[Work to be completed]: Using the listing below, please gather every line containing the word "with".

[Dataset section]:
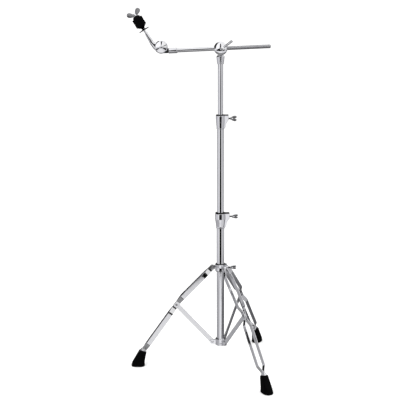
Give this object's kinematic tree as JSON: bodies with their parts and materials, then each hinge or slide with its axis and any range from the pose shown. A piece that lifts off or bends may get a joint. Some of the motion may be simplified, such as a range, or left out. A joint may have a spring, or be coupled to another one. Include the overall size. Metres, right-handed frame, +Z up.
{
  "type": "cymbal boom stand",
  "caption": "Chrome folding tripod stand with a telescoping column, a tilting boom and a cymbal tilter with felts and a wing nut.",
  "frame": {"origin": "on the floor, at the middle of the stand's footprint box", "axes": "+Z up along the column; the boom's cymbal end and one leg point along -X; the boom clamp's lever faces -Y"},
  "size_m": [0.5303, 0.6078, 1.3684],
  "materials": {
    "chrome": "polished chrome plate on steel tube",
    "leg_chrome": "chrome plate on flat steel strip",
    "cast_chrome": "chrome plate on castings",
    "bright_steel": "plated steel fasteners",
    "knurled_steel": "knurled plated rod",
    "rubber": "matte black rubber",
    "nylon": "black nylon",
    "felt": "dense black wool felt"
  },
  "bodies": {
    "base": {"base_tube": "chrome", "base_tube_plug": "nylon", "spider": "cast_chrome", "lower_collar": "cast_chrome", "lower_collar_bush": "nylon"},
    "hub": {"leg_hub": "cast_chrome", "hub_bush": "nylon", "left_hub_rivet": "bright_steel", "front_hub_rivet": "bright_steel", "back_hub_rivet": "bright_steel"},
    "hub_bolt": {"hub_wing_bolt": "bright_steel"},
    "lower_bolt": {"lower_wing_bolt": "bright_steel"},
    "middle_guide": {"middle_tube_guide": "nylon"},
    "middle": {"middle_tube": "chrome", "upper_collar": "cast_chrome", "upper_collar_bush": "nylon"},
    "upper_bolt": {"upper_wing_bolt": "bright_steel"},
    "upper_guide": {"upper_tube_guide": "nylon"},
    "upper": {"upper_tube": "chrome", "boom_holder": "cast_chrome", "tilt_pivot_bolt": "bright_steel"},
    "clamp": {"boom_clamp_body": "cast_chrome", "boom_clamp_cap": "chrome"},
    "clamp_lever": {"boom_clamp_lever": "chrome"},
    "clamp_bush": {"boom_bush": "nylon"},
    "boom": {"boom_tube": "chrome", "boom_rod": "knurled_steel", "boom_ferrule": "cast_chrome", "ferrule_screw": "nylon"},
    "tilter": {"tilter_arm": "cast_chrome", "tilter_cap": "chrome", "tilter_nut": "bright_steel", "cymbal_rod": "chrome", "seat_washer": "rubber", "rod_sleeve": "rubber", "lower_felt": "felt", "upper_felt": "felt", "top_washer": "nylon"},
    "tilter_bolt": {"tilter_wing_bolt": "bright_steel"},
    "wing_nut": {"wing_nut": "bright_steel"},
    "left_leg": {"left_leg_strip_a": "leg_chrome", "left_leg_strip_b": "leg_chrome", "left_brace_pin": "bright_steel", "left_ferrule": "leg_chrome", "left_foot": "rubber"},
    "left_brace": {"left_brace": "leg_chrome"},
    "front_leg": {"front_leg_strip_a": "leg_chrome", "front_leg_strip_b": "leg_chrome", "front_brace_pin": "bright_steel", "front_ferrule": "leg_chrome", "front_foot": "rubber"},
    "front_brace": {"front_brace": "leg_chrome"},
    "back_leg": {"back_leg_strip_a": "leg_chrome", "back_leg_strip_b": "leg_chrome", "back_brace_pin": "bright_steel", "back_ferrule": "leg_chrome", "back_foot": "rubber"},
    "back_brace": {"back_brace": "leg_chrome"}
  },
  "joints": [
    {"name": "tripod_fold", "type": "slide", "parent": "base", "child": "hub", "axis": [0, 0, 1], "range_m": [0, 0.10383]},
    {"name": "left_leg_pivot", "type": "hinge", "parent": "hub", "child": "left_leg", "pos_m": [0.05167, 0, 0.396], "axis": [0, -1, 0], "range_deg": [0, 34.48]},
    {"name": "left_brace_pivot", "type": "hinge", "parent": "left_leg", "child": "left_brace", "pos_m": [-0.08647, 0, 0.24725], "axis": [0, -1, 0], "range_deg": [-68.96, 0]},
    {"name": "front_leg_pivot", "type": "hinge", "parent": "hub", "child": "front_leg", "pos_m": [0.09817, -0.02685, 0.396], "axis": [0.866, 0.5, 0], "range_deg": [0, 34.48]},
    {"name": "front_brace_pivot", "type": "hinge", "parent": "front_leg", "child": "front_brace", "pos_m": [0.16724, -0.14648, 0.24725], "axis": [0.866, 0.5, 0], "range_deg": [-68.96, 0]},
    {"name": "back_leg_pivot", "type": "hinge", "parent": "hub", "child": "back_leg", "pos_m": [0.09817, 0.02685, 0.396], "axis": [-0.866, 0.5, 0], "range_deg": [0, 34.48]},
    {"name": "back_brace_pivot", "type": "hinge", "parent": "back_leg", "child": "back_brace", "pos_m": [0.16724, 0.14648, 0.24725], "axis": [-0.866, 0.5, 0], "range_deg": [-68.96, 0]},
    {"name": "hub_bolt_turn", "type": "hinge", "parent": "hub", "child": "hub_bolt", "pos_m": [0.09727, 0, 0.395], "axis": [1, 0, 0], "range_deg": [0, 270]},
    {"name": "lower_bolt_turn", "type": "hinge", "parent": "base", "child": "lower_bolt", "pos_m": [0.09567, 0, 0.5935], "axis": [1, 0, 0], "range_deg": [0, 270]},
    {"name": "middle_height", "type": "slide", "parent": "base", "child": "middle_guide", "axis": [0, 0, 1], "range_m": [-0.31, 0.1]},
    {"name": "middle_swivel", "type": "hinge", "parent": "middle_guide", "child": "middle", "pos_m": [0.08267, 0, 0.43], "axis": [0, 0, 1], "continuous": true},
    {"name": "upper_bolt_turn", "type": "hinge", "parent": "middle", "child": "upper_bolt", "pos_m": [0.09247, 0, 0.964], "axis": [1, 0, 0], "range_deg": [0, 270]},
    {"name": "upper_height", "type": "slide", "parent": "middle", "child": "upper_guide", "axis": [0, 0, 1], "range_m": [-0.18, 0.2]},
    {"name": "upper_swivel", "type": "hinge", "parent": "upper_guide", "child": "upper", "pos_m": [0.08267, 0, 0.7], "axis": [0, 0, 1], "continuous": true},
    {"name": "boom_tilt", "type": "hinge", "parent": "upper", "child": "clamp", "pos_m": [0.08267, 0, 1.2205], "axis": [0, -1, 0], "range_deg": [-70, 70]},
    {"name": "clamp_lever_turn", "type": "hinge", "parent": "clamp", "child": "clamp_lever", "pos_m": [0.08767, 0, 1.2207], "axis": [0, -1, 0], "range_deg": [0, 180]},
    {"name": "boom_turn", "type": "hinge", "parent": "clamp", "child": "clamp_bush", "pos_m": [0.08267, -0.024, 1.2205], "axis": [0.9992, 0, 0.0401], "continuous": true},
    {"name": "boom_slide", "type": "slide", "parent": "clamp_bush", "child": "boom", "axis": [0.9992, 0, 0.0401], "range_m": [-0.12, 0.12]},
    {"name": "cymbal_tilt", "type": "hinge", "parent": "boom", "child": "tilter", "pos_m": [-0.13343, -0.024, 1.2265], "axis": [0, -1, 0], "range_deg": [-70, 100]},
    {"name": "tilter_bolt_turn", "type": "hinge", "parent": "boom", "child": "tilter_bolt", "pos_m": [-0.13343, -0.0385, 1.2265], "axis": [0, 1, 0], "range_deg": [0, 270]},
    {"name": "wing_nut_turn", "type": "hinge", "parent": "tilter", "child": "wing_nut", "pos_m": [-0.22463, -0.029, 1.3366], "axis": [-0.5299, 0, 0.848], "continuous": true}
  ],
  "couplings": [
    {"joint": "left_leg_pivot", "follows": "tripod_fold", "rad_per_m": 5.7459},
    {"joint": "left_brace_pivot", "follows": "tripod_fold", "rad_per_m": -11.492},
    {"joint": "front_leg_pivot", "follows": "tripod_fold", "rad_per_m": 5.7459},
    {"joint": "front_brace_pivot", "follows": "tripod_fold", "rad_per_m": -11.492},
    {"joint": "back_leg_pivot", "follows": "tripod_fold", "rad_per_m": 5.7459},
    {"joint": "back_brace_pivot", "follows": "tripod_fold", "rad_per_m": -11.492}
  ]
}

[Result]:
Give this object's kinematic tree as JSON: bodies with their parts and materials, then each hinge or slide with its axis and any range from the pose shown. A piece that lifts off or bends may get a joint. Some of the motion may be simplified, such as a range, or left out. A joint may have a spring, or be coupled to another one. Include the overall size. Metres, right-handed frame, +Z up.
  "caption": "Chrome folding tripod stand with a telescoping column, a tilting boom and a cymbal tilter with felts and a wing nut.",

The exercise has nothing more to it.